Posted by Chuck Vose Thu, 20 Apr 2006 10:33:00 GMT

Background

After a lot of thought and an enlightening article by Joel Spolsky , I’ve come to the following conclusion: Hiring new developers is almost never the answer to the problem of having too many programming projects.

We have that problem right now. Demand is very high and Tynan no longer has much time to code due to business requirements. So we have at least four pending projects, two of them very large, and three on-going projects but only 1.5 developers.

No, we really have much closer to 3/4 of a developer. If that.

I spend roughly 1/3 to 1/2 of each day doing server related projects. Unbreaking the repo is a pretty consistent project (probably because Tynan and I are bad citizens but we don’t know any better), as well as maintaining the email, doing backups, messing with mysql, doing security checks and making sure apache is still running.

I usually consider it a good day if I get in two hours of programming before I’‘m too tired to continue. It happens fairly often that after all the server management I’m just too tired to get in the zone so I pour out crap that I have to re-program later on.

Tynan is in an even more painful place. I’ve only seen him work once but he spent the whole day on the phone with customers. He’s figured out what to do with his problem to some degree but I estimate him at somewhere around 1/4 to 1/3 of a developer.

Solutions

What the hell do you do? Adding more developers is the natural idea; it seems like it would work brilliantly. But anyone that’s worked with another developer knows that this is dead wrong. As Brooks points out in The Mythical Man-Month adding a developer increases the complexity of communication exponentially.

Gamble with time

So that’s out, the only thing left is to reclaim lost developer time and gamble a little bit. By hiring a secretary, a server admin and a tester will the two developers produce enough to offset the three extra salaries?
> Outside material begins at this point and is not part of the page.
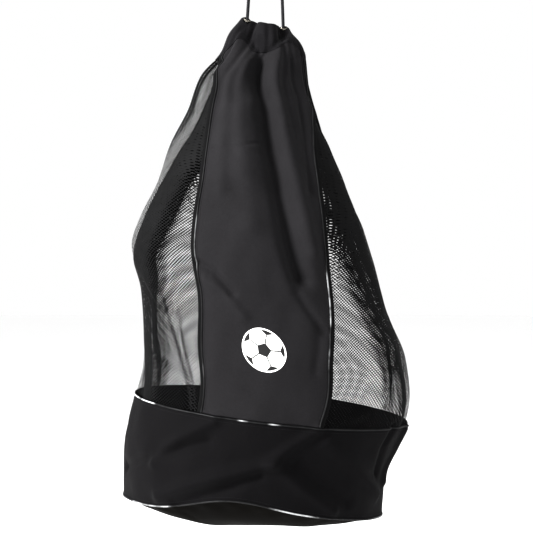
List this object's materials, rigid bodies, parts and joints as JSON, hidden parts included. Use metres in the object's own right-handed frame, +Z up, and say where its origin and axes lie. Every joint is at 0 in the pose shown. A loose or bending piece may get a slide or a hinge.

It’s a business choice, the sort of thing I really suck at. If the developer is twice as productive will it be worth twice the money or will something happen where the developer isn’t twice as productive? How long will it take to train and hire a server admin? How much of this time will be from the developer? Can we afford to lose the main developer for the time it takes to train the server admin?

What about a secretary? How long will it take to train the secretary to find all the information in the office? How long will it take to organize the information so they can find it period?

Time management

Maybe that’s not the only solution. The conflict is that the developer doesn’‘t have time to do all the projects. So you have two approaches, make the developer more effective or give them more time.

The other option is one that requires months of foresite. We have a project starting in May, two weeks from now. It’s not going to happen. I knew it wasn’t going to happen when it was proposed a month and a half ago. I had hoped but I think that in the back of my mind I knew it wasn’t going to happen.

But telling a client you’ll get to their project seven months from now is going to be a hard sell.

Conclusion

Point is, hiring developers is pretty much out. There are two options in our case which are to make the developer better or make the projects farther apart.

There are things blocking both, all we need to do is figure out what the blocks are, which are biggest, and how to deal with them.